In physics, particles interact through four fundamental forces. Since neutrinos are neutral, they ignore electromagnetism. They are too light for gravity to have much immediate effect on their path, and they don't feel the strong nuclear force that holds atomic nuclei together.

This leaves them with only one way to "touch" the world: the weak nuclear force. As the name suggests, this force has an incredibly short range—about 0.1% the diameter of a proton. For a neutrino to actually hit something, it must pass within this infinitesimally small distance of another particle's "heart."

Doing the Math: The Probability of a Collision

Scientists use a metric called a cross-section to describe the likelihood of particles colliding. Think of the cross-section as the size of the "target" a particle presents.

  • The Target Size: For a typical neutrino, the cross-section is roughly $10^{-47}$ square meters. To put that in perspective, if an atom were the size of a football stadium, the neutrino’s target would be smaller than a single grain of sand hidden somewhere inside that stadium.
  • The Mean Free Path: By calculating the density of atoms in lead and the tiny cross-section of the neutrino, physicists determine the "mean free path"—the average distance a particle travels before an interaction occurs. For a low-energy neutrino moving through lead, that distance is approximately one light-year (9.46 trillion kilometers).

Essentially, the math tells us that the "thickness" of lead required to guarantee a 50/50 chance of stopping a neutrino is so vast that it exceeds the scale of our entire solar system.

The Illusion of Solidity

The reason we find this scenario so shocking is that we view lead as "solid." However, at the subatomic level, lead—like all matter—is mostly empty space.

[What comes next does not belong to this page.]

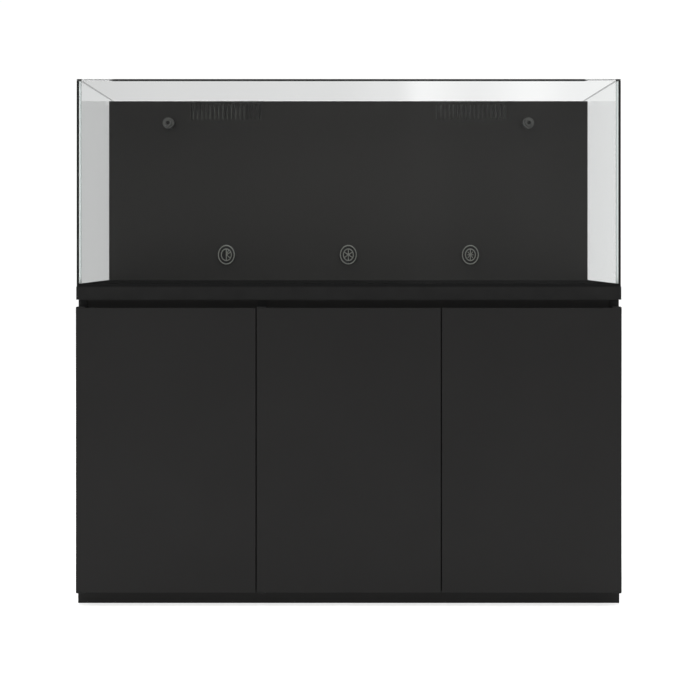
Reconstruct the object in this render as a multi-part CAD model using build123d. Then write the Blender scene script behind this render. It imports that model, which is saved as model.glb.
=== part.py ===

  1. Atomic Architecture: An atom consists of a tiny nucleus surrounded by a distant cloud of electrons.
  2. The Void: If the nucleus of a lead atom were the size of a marble, the nearest electron would be about half a mile away.
  3. The Neutral Pass: Most particles are stopped by lead because their electric charges interact with the lead atoms' electrons. Because the neutrino has no charge, it doesn't "see" the electrons at all. It only sees the tiny nuclei, which are spaced so far apart that the neutrino has almost zero chance of a direct hit.

Conclusion

The thought experiment of a neutrino traversing a light-year of lead is a testament to the strange rules of the quantum world. This phenomenon occurs because neutrinos lack an electric charge and rely solely on the short-ranged weak nuclear force for interactions. To a neutrino, "solid" lead isn't a wall; it’s a vast, empty vacuum punctuated by rare, microscopic obstacles it is statistically unlikely to ever strike.

While this may seem like a distant theoretical puzzle, it is a daily reality. Trillions of neutrinos from the sun are streaming through your body at this very moment, passing through the entire Earth and out the other side without leaving a trace. We live in a universe of ghosts, where the most substantial structures we can imagine are, to the smallest particles, nothing more than a gentle mist.